On the Art of Failure

Watermelon Knife

Every now and then, I fail. Flavors don’t mix. The texture isn’t quite right. The consistency is uneven. Something goes wrong during the cooking. It happens. All I can do is learn from it and try not to repeat the mistakes.

This time, I attempted to recreate a Midwestern delicacy known as scotcharoos in fudge format. I can’t put my finger on exactly what went wrong, but it wasn’t just one thing. Scotcharoos call for chocolate chips, butterscotch chips, peanut butter, and Rice Krispies. I love all those flavors and textures, I’ve made fudge from all three flavors, and I love Rice Krispy treats. What could go wrong?

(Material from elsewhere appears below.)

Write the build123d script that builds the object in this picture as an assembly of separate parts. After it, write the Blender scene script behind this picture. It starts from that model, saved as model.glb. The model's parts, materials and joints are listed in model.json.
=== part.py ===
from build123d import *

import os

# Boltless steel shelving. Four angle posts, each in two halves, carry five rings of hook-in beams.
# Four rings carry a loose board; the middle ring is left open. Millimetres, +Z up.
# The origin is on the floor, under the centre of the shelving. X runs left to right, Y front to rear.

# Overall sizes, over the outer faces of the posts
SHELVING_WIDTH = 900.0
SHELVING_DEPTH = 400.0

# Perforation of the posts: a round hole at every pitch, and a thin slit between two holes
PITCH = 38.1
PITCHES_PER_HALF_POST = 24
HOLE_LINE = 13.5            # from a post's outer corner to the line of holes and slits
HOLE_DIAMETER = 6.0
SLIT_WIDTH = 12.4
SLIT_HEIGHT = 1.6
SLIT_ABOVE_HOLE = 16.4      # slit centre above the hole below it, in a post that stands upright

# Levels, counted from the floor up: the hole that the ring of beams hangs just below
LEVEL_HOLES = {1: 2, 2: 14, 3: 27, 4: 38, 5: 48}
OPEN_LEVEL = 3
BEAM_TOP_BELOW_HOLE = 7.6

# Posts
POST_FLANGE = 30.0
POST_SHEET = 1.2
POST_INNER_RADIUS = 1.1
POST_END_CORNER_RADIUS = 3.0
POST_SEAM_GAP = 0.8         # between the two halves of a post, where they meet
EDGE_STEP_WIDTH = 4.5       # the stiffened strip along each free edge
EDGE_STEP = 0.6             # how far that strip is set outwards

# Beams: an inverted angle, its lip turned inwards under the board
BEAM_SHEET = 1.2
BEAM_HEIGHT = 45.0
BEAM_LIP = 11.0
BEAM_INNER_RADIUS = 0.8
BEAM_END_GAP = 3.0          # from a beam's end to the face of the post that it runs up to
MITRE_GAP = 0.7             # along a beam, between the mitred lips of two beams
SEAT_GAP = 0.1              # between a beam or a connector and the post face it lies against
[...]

The first clue I had that this recipe wasn’t going to go as planned happened after I made butterscotch fudge. I’ve made butterscotch fudge before and loved it. I love butterscotch. Butterscotch pudding, butterscotch candy, butterscotch ice cream topping. It’s all good. However, it’s been a number of years since I’ve made it, and I think the manufacturer ramped up the artificial flavors and colors. The resulting fudge tasted horribly unnatural, and the color was a disgusting pinkish brown.

Still, I soldiered on.

The next clue was the failed attempt to add texture to the peanut butter fudge. Since Rice Krispy treats don’t sog up, I figured the cereal might stay crunchy in fudge for at least a couple of days.

No dice.

I made the peanut butter fudge, dumped in two cups of Rice Krispies at the point where I usually add nuts or other mix-ins, and stirred. As soon as I poured the peanut butter fudge on top of the butterscotch fudge, I could see the puffed rice deflating. The crispy rice cereal sogged up faster than the time you had to let the dog out to potty right after you poured milk in your Cheerios.

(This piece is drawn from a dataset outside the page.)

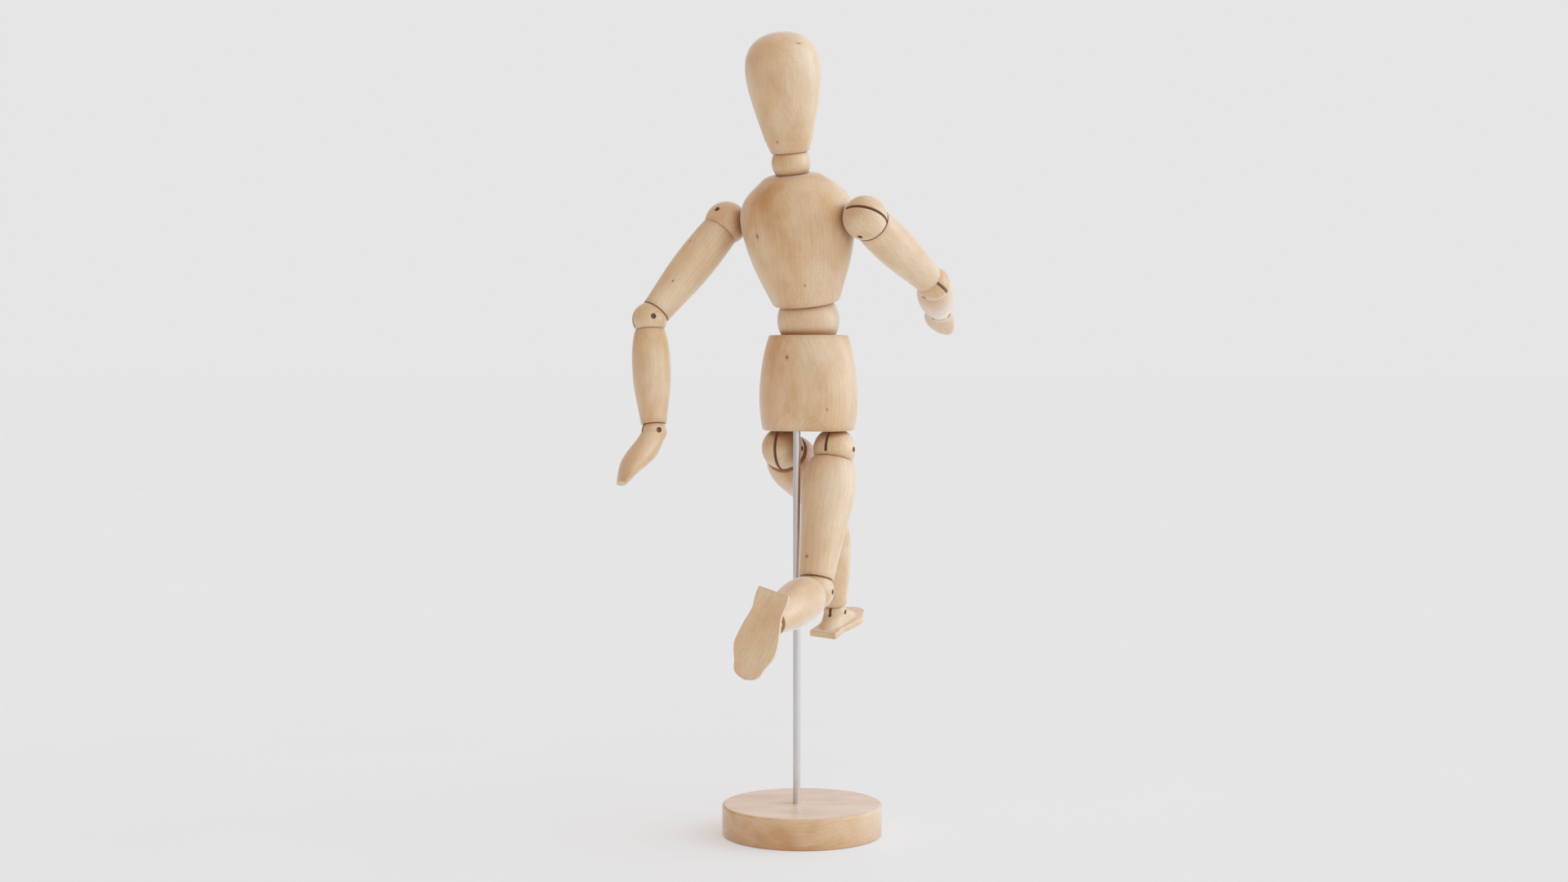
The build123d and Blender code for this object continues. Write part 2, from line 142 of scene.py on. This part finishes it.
# ---- node trees ----
class Tree:
    """Short calls for building one material's node tree."""

    def __init__(self, name):
        self.material = bpy.data.materials.new(name)
        self.material.use_nodes = True
        self.nodes = self.material.node_tree.nodes
        self.links = self.material.node_tree.links
        self.shader = self.nodes["Principled BSDF"]

    def set(self, socket, value):
        if isinstance(value, bpy.types.NodeSocket):
            self.links.new(value, socket)
        elif isinstance(value, tuple) and len(value) == 3 and len(socket.default_value) == 4:
            socket.default_value = (*value, 1)
        else:
            socket.default_value = value

    def add(self, kind, inputs, **settings):
        node = self.nodes.new("ShaderNode" + kind)
        for key, value in settings.items():
            setattr(node, key, value)
        for key, value in inputs.items():
            self.set(node.inputs[key], value)
        return node

    def coordinates(self, kind):
        return self.add("TexCoord", {}).outputs[kind]

    def math(self, operation, a, b):
        return self.add("Math", {0: a, 1: b}, operation=operation).outputs[0]

    def vector(self, operation, a, b):
        return self.add("VectorMath", {0: a, 1: b}, operation=operation).outputs["Vector"]

    def length(self, a):
        return self.add("VectorMath", {0: a}, operation="LENGTH").outputs["Value"]

    def mapped(self, at, move=(0, 0, 0), turn=(0, 0, 0), scale=(1, 1, 1)):
        inputs = {"Vector": at, "Location": move, "Rotation": turn, "Scale": scale}
        return self.add("Mapping", inputs).outputs["Vector"]

    def noise(self, at, scale, detail, rough=0.5, output="Fac"):
        inputs = {"Vector": at, "Scale": scale, "Detail": detail, "Roughness": rough}
        return self.add("TexNoise", inputs).outputs[output]

    def texture(self, at, scale, detail, rough=0.5, output="Fac", move=(0, 0, 0)):
        """Noise with a scale of its own in each direction."""
        return self.noise(self.mapped(at, move=move, scale=scale), 1.0, detail, rough, output)

    def between(self, value, low, high):
        """Value from 0 to 1 spread over low to high."""
        return self.add("MapRange", {"Value": value, "To Min": low, "To Max": high}).outputs[0]

    def step(self, value, start, end):
        """0 below start, 1 above end, smooth in between; start may be the larger."""
        inputs = {"Value": value, "From Min": start, "From Max": end}
        return self.add("MapRange", inputs, interpolation_type="SMOOTHSTEP").outputs[0]

    def ramp(self, value, stops):
        node = self.add("ValToRGB", {"Fac": value})
        elements = node.color_ramp.elements
        while len(elements) < len(stops):
            elements.new(0.5)
        for element, (position, colour) in zip(elements, stops):
            element.position = position
            element.color = (*colour, 1)
        return node.outputs["Color"]

    def mix(self, amount, a, b, blend="MIX"):
        node = self.add("Mix", {0: amount, 6: a, 7: b}, data_type="RGBA", blend_type=blend)
        return node.outputs[2]

    def bump(self, height, distance, strength):
        inputs = {"Height": height, "Distance": distance, "Strength": strength}
        return self.add("Bump", inputs).outputs["Normal"]


# ---- where the grain of each wooden piece runs ----
def grain_frame(origin, along, across):
    """(turn, origin) of a piece's own frame: z along its grain, x near the given direction."""
    z = along.normalized()
    x = (across - z * across.dot(z)).normalized()
    y = z.cross(x)
    return Matrix((x, y, z)).transposed().to_4x4(), origin


def long_axis(node):
    """Direction from the middle of a node's box to the furthest vertex."""
    low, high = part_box(node)
    middle = (low + high) / 2
    far = max((v.co for v in NODES[node].data.vertices), key=lambda co: (co - middle).length)
    return far - middle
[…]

Now I had a pan full of nasty butterscotch fudge on the bottom covered with peanut butter fudge infused with soggy, chewy unidentified bits. Naturally, the next thing to add was melted chocolate. I mean, I had to see this thing through.

Every recipe I see that involves melting chocolate says “Oh, just throw it in the microwave for a few second and it will be fine!” Not. I cannot melt chocolate in the microwave. My best bet is to melt it in a stainless bowl over boiling water. It takes only slightly more time, but it always comes out fine.

Unfortunately, I was in a hurry, and I did not listen to my inner voice screaming at me at the top of its lungs. I melted it in the microwave. And darn it, I spread that lumpy mess of scorched chocolate on top of that pan full of disaster. I needed closure.

The next problem came when I attempted to cut into this concoction of doom. Couldn’t do it. My usual fudge-cutting knife wasn’t big enough to handle the job. I had to get out the watermelon knife.

This rusty old dime-store knife closely resembles a weapon of war. In another life, it may have lived in the belt of Alexander the Great. Coincidence that I bought it years ago in Alexandria, Louisiana, when I was managing a bookstore there? I think not! Then again, maybe it belonged to Alexander a Lesser Cousin, Thrice Removed.

Until I got a job that paid enough to buy a couple of good knives, it was the only semi-sharp knife I had. I call it the watermelon knife, because it’s big enough to cut through the widest of watermelons, but despite its dangerous good looks, it doesn’t really hold an edge long enough to do much else. So watermelon duty is it’s primary job these days. Oh, how the mighty have fallen.

Even with the watermelon knife, though, this rectangle of ruin was almost too tough to cut. I ended up with huge pieces way too large to eat in one bite. I tried a bit of the final product. Yuck. No way I could serve this misfortunate mishap to anyone. It would absolutely ruin my reputation.

So what were my lessons learned? A couple:

  • If the first layer is nasty, don’t continue.
  • Don’t add Rice Krispies to fudge, unless you like UCOs (unidentified chewy objects)
  • Never melt chocolate in the microwave. Ever.
  • Scotcharoos are perfect as-is. Don’t mess with perfection.